Madison Bumgarner and Buster Posey of the San Francisco Giants celebrate winning Game 7 of baseball's World Series against the Kansas City Royals.
David J. Phillip
/
AP
Madison Bumgarner and Buster Posey of the San Francisco Giants celebrate winning Game 7 of baseball's World Series against the Kansas City Royals.

The Giants challenged a call in Game 7 of the World Series Wednesday night. It took the umpiring crew — in conference with the umpires holed up in the video monitoring station in New York City's Chelsea district — almost three minutes to overturn the on-field decision. They called the runner out at first, giving the Giants a potentially game-changing double play.

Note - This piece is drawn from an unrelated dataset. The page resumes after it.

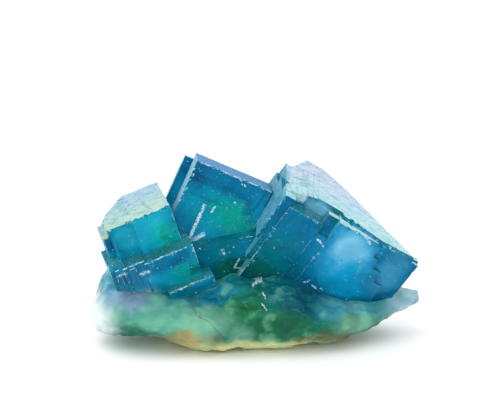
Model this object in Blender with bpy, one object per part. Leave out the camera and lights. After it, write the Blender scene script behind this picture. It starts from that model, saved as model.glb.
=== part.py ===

The play-by-play announcers on Fox bemoaned the fact that the review was taking so long. Baseball's slow pace is itself under review by a committee of experts assembled by baseball's outgoing commissioner, Bud Selig. But the announcers seem to have missed the real story: Those three minutes were thrilling. It was high drama. It wasn't an interruption in the play; it extended the play to a whole new level.

The interruption gave us all a chance to try to reach a decision about what had happened — safe or out? — adding suspense. And it also provided an opportunity to get clear about the elements of the play. Why did the runner dive head-first into first, anyway? Wouldn't it have been faster if he'd kept on running? And also noisier, thus giving the umpire another source of information about who reached the bag first, ball or runner?

The play review also gave us the chance to understand just what the middle infielders had accomplished in making the play so close. The play had been challenged because it was close and because it was important. Replay gave us time to understand what was going on.

My worry about instant replay was never that it wouldn't work — that it wouldn't succeed in correcting errors on the part of umpiring. My worry was always that it would work too well. Baseball is not now, and has never been, about mere facts. Ball or strike, fair or foul. Baseball is not tennis. Baseball is about what people do, or what they accomplish in the social setting of the game — and, so, it also has been concerned with the conversation itself, the debate, the process of adjudication. Umpires are part of the game, just as lawyers and police are part of the society they patrol. The umpires are players too.

Now that we've had a full season of instant replay under baseball's challenge system, it's clear that the new rules enhance the umpires' role instead of limiting it, as I had feared. Pictures don't decide anything for you. They just give you more information to reach a decision. I am amazed how difficult it is to tell, even in slow motion, whether runners are safe or out. It's always a judgment call — and pictures don't change that.

It's still the umpires, the same guys who work the field, making the hard calls. Using slow-motion replay to evaluate and re-evaluate plays actually amplifies the challenges. And that's a good thing. Every challenge is an invitation to think about the game and understand it better.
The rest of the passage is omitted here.